## Start PROVIDED MATERIAL

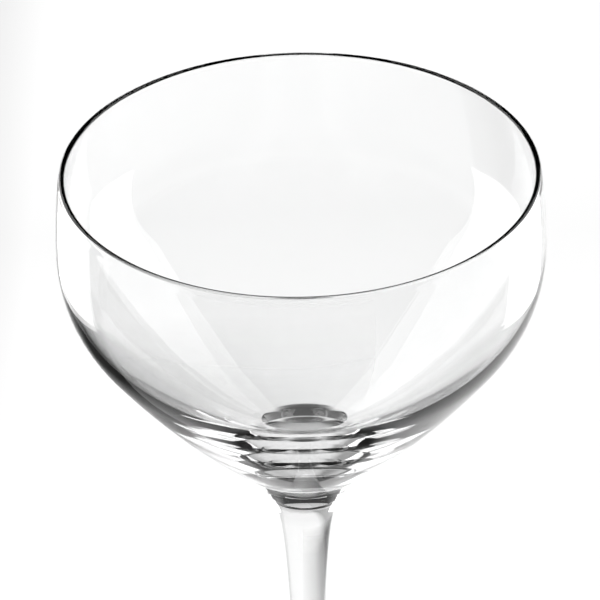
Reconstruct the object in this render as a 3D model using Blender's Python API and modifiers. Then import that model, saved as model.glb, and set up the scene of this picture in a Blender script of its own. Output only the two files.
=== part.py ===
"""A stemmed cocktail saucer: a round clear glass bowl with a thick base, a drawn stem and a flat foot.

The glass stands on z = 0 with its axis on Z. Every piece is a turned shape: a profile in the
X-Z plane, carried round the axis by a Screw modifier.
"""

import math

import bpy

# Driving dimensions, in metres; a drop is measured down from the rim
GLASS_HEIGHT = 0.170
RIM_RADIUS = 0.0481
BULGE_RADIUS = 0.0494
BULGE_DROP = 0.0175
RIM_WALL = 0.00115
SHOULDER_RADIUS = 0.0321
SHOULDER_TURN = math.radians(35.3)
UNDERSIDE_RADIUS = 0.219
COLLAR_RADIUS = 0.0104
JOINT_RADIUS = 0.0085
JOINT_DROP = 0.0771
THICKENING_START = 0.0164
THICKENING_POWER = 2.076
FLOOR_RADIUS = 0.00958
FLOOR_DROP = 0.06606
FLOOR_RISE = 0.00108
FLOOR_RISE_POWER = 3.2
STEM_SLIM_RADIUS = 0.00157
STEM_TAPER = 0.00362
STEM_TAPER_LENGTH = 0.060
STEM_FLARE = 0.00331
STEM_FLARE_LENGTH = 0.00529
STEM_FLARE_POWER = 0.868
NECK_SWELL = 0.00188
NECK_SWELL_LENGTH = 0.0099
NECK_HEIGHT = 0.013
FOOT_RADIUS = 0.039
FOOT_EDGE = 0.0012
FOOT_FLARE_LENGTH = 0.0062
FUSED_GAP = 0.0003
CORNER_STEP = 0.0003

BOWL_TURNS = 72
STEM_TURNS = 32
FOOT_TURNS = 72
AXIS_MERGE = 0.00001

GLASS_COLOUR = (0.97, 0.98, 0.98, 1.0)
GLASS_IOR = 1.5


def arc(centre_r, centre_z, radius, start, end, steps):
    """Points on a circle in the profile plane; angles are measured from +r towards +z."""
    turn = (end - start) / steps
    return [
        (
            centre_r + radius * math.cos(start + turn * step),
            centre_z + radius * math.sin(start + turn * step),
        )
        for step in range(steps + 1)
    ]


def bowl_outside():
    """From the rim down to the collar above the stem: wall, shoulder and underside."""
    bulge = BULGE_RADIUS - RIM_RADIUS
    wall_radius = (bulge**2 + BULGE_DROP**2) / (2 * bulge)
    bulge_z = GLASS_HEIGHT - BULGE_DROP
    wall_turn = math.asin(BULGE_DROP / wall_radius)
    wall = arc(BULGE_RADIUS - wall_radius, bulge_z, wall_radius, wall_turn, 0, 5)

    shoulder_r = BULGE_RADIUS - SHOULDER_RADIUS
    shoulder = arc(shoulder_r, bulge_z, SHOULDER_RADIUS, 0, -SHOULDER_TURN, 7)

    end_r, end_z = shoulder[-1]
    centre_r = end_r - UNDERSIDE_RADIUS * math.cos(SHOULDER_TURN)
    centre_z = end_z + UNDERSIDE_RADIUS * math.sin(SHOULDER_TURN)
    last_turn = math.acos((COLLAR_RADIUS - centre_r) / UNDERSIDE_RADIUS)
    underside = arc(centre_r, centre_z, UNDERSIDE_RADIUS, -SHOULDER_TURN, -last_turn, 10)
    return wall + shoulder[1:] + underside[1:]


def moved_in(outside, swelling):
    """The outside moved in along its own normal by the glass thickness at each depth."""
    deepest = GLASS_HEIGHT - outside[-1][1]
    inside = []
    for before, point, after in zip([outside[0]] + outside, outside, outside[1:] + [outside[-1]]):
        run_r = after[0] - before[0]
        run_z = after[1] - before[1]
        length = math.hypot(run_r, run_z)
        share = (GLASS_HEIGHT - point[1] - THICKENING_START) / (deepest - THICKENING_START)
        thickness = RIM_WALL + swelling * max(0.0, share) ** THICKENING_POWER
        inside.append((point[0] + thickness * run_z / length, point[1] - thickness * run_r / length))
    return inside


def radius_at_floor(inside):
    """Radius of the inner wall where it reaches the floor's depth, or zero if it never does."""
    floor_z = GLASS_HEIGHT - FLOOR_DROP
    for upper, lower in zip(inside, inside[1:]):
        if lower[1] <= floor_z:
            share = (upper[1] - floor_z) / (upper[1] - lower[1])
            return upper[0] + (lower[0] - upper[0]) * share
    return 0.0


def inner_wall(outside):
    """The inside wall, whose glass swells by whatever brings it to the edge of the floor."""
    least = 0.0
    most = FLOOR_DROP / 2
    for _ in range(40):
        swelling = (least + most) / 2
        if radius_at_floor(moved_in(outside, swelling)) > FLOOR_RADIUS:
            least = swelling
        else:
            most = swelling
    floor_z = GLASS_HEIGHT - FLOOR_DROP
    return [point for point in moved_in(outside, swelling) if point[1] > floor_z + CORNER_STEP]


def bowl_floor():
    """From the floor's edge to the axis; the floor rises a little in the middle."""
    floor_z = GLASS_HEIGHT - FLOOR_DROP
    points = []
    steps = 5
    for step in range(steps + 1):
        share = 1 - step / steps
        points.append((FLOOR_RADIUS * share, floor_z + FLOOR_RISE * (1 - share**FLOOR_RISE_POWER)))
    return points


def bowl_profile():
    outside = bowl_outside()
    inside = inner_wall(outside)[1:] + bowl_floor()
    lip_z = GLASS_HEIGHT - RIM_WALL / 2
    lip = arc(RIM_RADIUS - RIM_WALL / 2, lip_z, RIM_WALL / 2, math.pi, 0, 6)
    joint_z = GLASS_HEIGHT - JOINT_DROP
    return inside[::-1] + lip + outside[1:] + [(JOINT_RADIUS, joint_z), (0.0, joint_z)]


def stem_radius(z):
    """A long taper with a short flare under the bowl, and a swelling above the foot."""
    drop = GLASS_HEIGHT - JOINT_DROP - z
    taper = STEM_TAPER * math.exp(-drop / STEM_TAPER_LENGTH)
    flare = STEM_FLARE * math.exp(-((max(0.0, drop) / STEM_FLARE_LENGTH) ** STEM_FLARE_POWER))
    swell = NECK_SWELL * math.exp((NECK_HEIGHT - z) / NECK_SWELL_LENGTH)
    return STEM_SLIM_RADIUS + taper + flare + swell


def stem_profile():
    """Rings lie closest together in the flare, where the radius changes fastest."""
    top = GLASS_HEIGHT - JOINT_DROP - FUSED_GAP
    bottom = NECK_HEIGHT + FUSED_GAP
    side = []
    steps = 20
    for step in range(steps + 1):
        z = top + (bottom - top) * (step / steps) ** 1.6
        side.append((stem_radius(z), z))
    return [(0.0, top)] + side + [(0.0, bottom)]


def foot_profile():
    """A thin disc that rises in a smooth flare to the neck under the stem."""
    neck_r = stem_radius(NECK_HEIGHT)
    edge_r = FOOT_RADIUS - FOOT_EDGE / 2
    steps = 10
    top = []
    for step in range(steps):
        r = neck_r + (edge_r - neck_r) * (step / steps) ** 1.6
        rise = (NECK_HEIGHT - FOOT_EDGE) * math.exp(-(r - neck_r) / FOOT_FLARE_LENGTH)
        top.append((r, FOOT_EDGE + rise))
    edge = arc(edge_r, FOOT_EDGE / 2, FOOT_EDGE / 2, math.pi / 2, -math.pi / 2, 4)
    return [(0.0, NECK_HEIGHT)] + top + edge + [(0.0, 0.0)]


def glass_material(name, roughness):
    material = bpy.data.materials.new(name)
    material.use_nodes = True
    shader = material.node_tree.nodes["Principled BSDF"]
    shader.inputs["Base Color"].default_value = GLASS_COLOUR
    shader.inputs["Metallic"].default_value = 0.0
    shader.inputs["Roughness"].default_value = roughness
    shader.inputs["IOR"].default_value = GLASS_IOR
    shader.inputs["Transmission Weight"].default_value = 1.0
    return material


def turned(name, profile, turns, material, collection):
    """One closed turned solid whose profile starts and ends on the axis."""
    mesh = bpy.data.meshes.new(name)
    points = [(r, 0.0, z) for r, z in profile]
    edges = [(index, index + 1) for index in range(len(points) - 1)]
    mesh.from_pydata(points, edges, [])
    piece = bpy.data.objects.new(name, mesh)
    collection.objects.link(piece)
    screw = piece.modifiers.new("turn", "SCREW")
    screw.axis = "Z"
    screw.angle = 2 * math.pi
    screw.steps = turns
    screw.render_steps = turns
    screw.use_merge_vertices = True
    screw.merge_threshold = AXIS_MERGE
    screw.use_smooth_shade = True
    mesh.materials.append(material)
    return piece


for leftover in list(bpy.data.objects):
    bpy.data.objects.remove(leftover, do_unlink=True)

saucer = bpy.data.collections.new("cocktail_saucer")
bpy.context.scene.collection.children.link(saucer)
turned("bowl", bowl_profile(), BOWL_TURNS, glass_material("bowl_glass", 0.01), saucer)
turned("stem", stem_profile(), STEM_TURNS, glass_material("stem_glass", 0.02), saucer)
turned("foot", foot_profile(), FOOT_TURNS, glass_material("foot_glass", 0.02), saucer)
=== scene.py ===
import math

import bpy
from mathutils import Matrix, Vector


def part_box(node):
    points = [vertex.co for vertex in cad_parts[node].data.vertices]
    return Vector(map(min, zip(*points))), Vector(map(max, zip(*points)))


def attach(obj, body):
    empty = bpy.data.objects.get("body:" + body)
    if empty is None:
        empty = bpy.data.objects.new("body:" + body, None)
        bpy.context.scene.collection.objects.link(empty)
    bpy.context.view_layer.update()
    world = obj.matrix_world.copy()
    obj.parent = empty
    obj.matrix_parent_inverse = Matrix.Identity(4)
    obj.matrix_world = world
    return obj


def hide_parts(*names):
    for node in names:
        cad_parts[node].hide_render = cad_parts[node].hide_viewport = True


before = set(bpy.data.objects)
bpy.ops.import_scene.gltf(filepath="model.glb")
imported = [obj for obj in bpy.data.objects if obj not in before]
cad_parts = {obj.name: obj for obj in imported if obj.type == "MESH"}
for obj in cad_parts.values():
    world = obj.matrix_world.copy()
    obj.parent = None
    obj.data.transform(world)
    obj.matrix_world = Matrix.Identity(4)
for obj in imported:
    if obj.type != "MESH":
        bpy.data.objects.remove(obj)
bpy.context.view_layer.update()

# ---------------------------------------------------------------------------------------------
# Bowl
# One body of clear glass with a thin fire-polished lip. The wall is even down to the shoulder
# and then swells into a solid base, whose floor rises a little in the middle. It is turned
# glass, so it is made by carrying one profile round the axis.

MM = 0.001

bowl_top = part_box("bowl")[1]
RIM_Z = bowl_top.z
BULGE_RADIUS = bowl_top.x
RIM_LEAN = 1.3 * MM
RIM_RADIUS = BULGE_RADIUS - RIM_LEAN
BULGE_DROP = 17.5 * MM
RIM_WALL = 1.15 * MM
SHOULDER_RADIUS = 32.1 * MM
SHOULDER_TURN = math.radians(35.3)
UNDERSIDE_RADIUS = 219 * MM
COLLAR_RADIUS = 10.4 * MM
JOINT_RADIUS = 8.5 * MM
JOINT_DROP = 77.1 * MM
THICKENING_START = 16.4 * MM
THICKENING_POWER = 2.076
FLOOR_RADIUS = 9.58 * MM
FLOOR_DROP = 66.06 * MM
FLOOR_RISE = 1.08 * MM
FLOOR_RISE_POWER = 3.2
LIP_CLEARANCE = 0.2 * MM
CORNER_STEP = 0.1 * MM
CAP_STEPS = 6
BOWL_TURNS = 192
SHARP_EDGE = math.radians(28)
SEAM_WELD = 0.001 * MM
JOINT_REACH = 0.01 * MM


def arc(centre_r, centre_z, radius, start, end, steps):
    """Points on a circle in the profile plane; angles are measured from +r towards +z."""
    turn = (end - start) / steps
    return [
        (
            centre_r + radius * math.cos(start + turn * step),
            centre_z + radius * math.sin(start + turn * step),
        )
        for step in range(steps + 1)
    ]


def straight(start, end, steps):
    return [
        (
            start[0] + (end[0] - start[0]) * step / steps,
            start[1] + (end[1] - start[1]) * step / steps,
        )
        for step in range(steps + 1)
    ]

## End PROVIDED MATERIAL

Your task is to repeat the lines from the one containing "for leftover in" to the one containing "before = set(bpy.data.objects)", both lines included. Leave out every other line.

### ANSWER TO THIS PROBLEM
for leftover in list(bpy.data.objects):
    bpy.data.objects.remove(leftover, do_unlink=True)

saucer = bpy.data.collections.new("cocktail_saucer")
bpy.context.scene.collection.children.link(saucer)
turned("bowl", bowl_profile(), BOWL_TURNS, glass_material("bowl_glass", 0.01), saucer)
turned("stem", stem_profile(), STEM_TURNS, glass_material("stem_glass", 0.02), saucer)
turned("foot", foot_profile(), FOOT_TURNS, glass_material("foot_glass", 0.02), saucer)
=== scene.py ===
import math

import bpy
from mathutils import Matrix, Vector


def part_box(node):
    points = [vertex.co for vertex in cad_parts[node].data.vertices]
    return Vector(map(min, zip(*points))), Vector(map(max, zip(*points)))


def attach(obj, body):
    empty = bpy.data.objects.get("body:" + body)
    if empty is None:
        empty = bpy.data.objects.new("body:" + body, None)
        bpy.context.scene.collection.objects.link(empty)
    bpy.context.view_layer.update()
    world = obj.matrix_world.copy()
    obj.parent = empty
    obj.matrix_parent_inverse = Matrix.Identity(4)
    obj.matrix_world = world
    return obj


def hide_parts(*names):
    for node in names:
        cad_parts[node].hide_render = cad_parts[node].hide_viewport = True


before = set(bpy.data.objects)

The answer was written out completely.